Prior art within electrochemical electrowetting has described microfluidic chips having a reference electrode placed in the beginning of a flow path (microfluidic channel) followed by one or a few work electrodes downstream the flow path. The working electrodes are typically hydrophobic thus stopping the fluid in their natural state, but turn hydrophilic and let the fluid pass when a voltage is applied.
However, a major drawback with the electrochemical electrowetting microfluidics technology according to prior art is that the speed of the fluid flow front may rapidly decrease with the distance travelled along the flow path. About one centimeter into the channel, the electrically activated flow may more or less have ceased, thereby impeding activation of a switch.
One example of prior art is described by a research team from Tsukuba in Japan in the article Microfluidic transport based on direct electrowetting, J. Appl. Phys. 96, 835 (2004). The article describes a microfluidic chip of about 20×30 mm with a channel being about 18 mm long. An Au working electrode is covering the bottom of the channel and an Ag/AgCl reference electrode is placed upstream the working electrode.
In the article the research team conclude that when applying a voltage between the working electrode and the reference electrode the fluid front starts to move along the working electrode. However, they conclude that the speed of the fluid front decreases with the distance travelled in the channel and that the movement finally cease. In fact the research team concludes that the fluid front never reaches through the about 18 mm long channel.

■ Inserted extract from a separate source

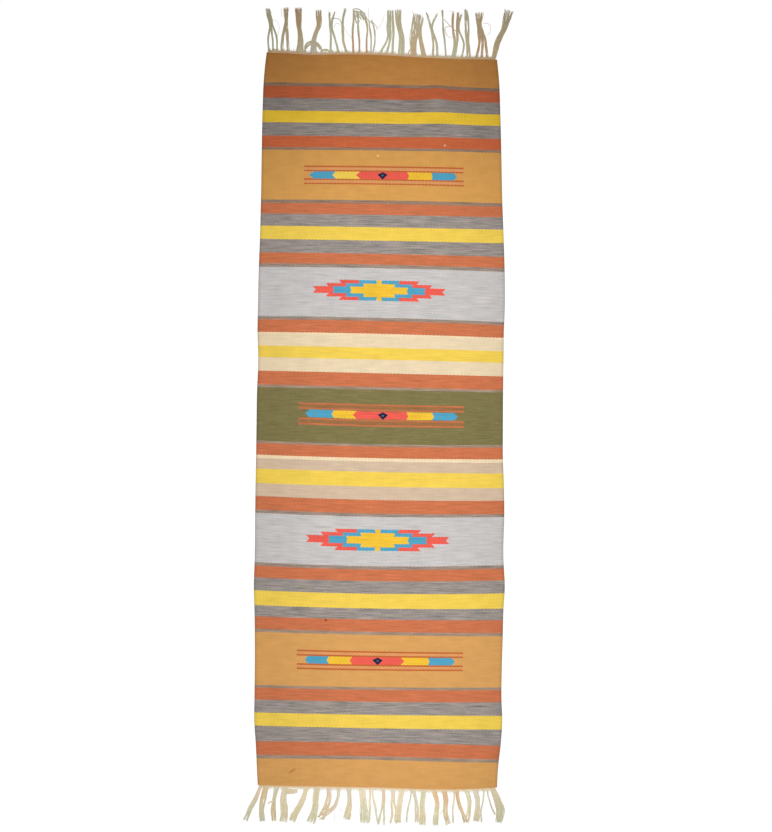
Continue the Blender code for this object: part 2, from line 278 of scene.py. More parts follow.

The research team conclude that the decrease of the flow rate and final cease of the flow are due to the viscous resistance, which is said to increase linearly with the distance travelled. The research team further conclude that by working with microfluidic chips of about 10×10 mm this limitation might be acceptable.
However, a channel length limitation of about 1 cm is for practical reasons limiting the amount of sample fluid that is possible to handle (in terms of timing, volumes and flow rates), to nanoliter volumes rather than microliter volumes. When targeting applications within medical diagnostics this is a major drawback, since most point of care tests require a sample volume in the microliter range in order to produce accurate and reproducible results.
In reality, the channel length limitation is actually shorter than 1 cm when using the working electrode(s) for driving a flow within the channel. When targeting applications within medical diagnostics flow velocities of tens of millimeter per minute are typically required. Due to the rapid decrease of the flow velocity, the velocity of the fluid front is below what is required already a few millimeters into the channel.
The channel length limitation is for practical reasons also limiting the number of working electrodes that are possible to place along the flow path, given a certain minimal working electrode size possible to produce cost effectively (for instance the smallest working electrode possible to produce with a metal sputter mask instead of photolithography). When targeting medical diagnostics, multiple operations according to above need to be performed with firm and fine-tuned flow control. However, a limited number of fairly large working electrodes, relative to the length of the channel, is thus limiting the number of operations and the possibility of fine-tuned flow control.
Altogether, due to a channel length limitation of about 1 cm or even less, prior art has a limited ability to handle microliter volumes of sample fluid with the firm control of timing, volumes and flow rates required for many applications within medical diagnostics.